What is asked: Restate word for word the lines of the data below, from the first through the one that has "spaces, or properties.".

• • • •

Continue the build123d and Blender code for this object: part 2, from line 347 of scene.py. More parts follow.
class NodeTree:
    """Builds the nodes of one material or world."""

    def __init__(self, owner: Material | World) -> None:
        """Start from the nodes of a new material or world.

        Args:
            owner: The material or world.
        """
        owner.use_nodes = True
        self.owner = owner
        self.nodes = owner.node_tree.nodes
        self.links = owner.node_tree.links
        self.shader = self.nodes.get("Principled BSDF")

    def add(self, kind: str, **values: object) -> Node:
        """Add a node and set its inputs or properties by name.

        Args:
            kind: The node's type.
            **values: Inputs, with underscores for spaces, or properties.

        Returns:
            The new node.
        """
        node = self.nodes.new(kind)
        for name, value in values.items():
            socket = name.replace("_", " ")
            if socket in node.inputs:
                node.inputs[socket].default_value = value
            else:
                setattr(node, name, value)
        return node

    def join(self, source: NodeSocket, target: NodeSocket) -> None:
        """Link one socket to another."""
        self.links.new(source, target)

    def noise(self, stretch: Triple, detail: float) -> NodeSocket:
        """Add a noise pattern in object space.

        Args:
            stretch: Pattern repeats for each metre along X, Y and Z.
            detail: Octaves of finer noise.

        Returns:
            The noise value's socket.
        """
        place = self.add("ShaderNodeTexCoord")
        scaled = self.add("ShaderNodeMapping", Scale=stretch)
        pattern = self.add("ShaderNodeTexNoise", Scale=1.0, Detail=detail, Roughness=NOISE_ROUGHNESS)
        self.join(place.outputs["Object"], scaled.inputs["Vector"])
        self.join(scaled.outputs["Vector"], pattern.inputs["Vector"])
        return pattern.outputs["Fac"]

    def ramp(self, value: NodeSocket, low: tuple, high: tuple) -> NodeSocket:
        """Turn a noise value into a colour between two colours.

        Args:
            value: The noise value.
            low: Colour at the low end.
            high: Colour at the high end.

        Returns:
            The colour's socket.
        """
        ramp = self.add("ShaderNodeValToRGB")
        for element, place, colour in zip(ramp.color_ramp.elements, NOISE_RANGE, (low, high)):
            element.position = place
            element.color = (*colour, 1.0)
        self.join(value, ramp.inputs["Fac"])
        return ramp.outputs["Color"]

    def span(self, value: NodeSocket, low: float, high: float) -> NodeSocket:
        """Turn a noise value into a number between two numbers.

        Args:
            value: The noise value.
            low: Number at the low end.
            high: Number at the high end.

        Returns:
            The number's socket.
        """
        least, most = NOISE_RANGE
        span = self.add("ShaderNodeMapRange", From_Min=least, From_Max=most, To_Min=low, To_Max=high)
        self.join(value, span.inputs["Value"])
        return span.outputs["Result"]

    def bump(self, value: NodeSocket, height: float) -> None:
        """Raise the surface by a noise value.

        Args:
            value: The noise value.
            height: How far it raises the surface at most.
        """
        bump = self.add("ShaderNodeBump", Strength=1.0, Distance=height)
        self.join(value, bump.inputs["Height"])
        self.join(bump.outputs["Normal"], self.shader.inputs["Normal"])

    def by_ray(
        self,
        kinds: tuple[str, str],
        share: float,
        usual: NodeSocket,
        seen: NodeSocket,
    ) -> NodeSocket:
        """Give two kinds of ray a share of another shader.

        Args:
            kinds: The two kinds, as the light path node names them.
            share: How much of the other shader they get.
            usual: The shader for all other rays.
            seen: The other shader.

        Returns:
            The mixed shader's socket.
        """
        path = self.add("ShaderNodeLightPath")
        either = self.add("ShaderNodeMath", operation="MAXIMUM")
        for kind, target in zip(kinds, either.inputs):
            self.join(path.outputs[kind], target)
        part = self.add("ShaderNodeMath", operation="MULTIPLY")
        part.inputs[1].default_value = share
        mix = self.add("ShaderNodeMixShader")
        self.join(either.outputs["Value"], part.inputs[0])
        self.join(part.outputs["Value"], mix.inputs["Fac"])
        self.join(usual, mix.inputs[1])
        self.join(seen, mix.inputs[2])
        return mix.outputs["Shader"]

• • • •

Full solution:
Continue the build123d and Blender code for this object: part 2, from line 347 of scene.py. More parts follow.
class NodeTree:
    """Builds the nodes of one material or world."""

    def __init__(self, owner: Material | World) -> None:
        """Start from the nodes of a new material or world.

        Args:
            owner: The material or world.
        """
        owner.use_nodes = True
        self.owner = owner
        self.nodes = owner.node_tree.nodes
        self.links = owner.node_tree.links
        self.shader = self.nodes.get("Principled BSDF")

    def add(self, kind: str, **values: object) -> Node:
        """Add a node and set its inputs or properties by name.

        Args:
            kind: The node's type.
            **values: Inputs, with underscores for spaces, or properties.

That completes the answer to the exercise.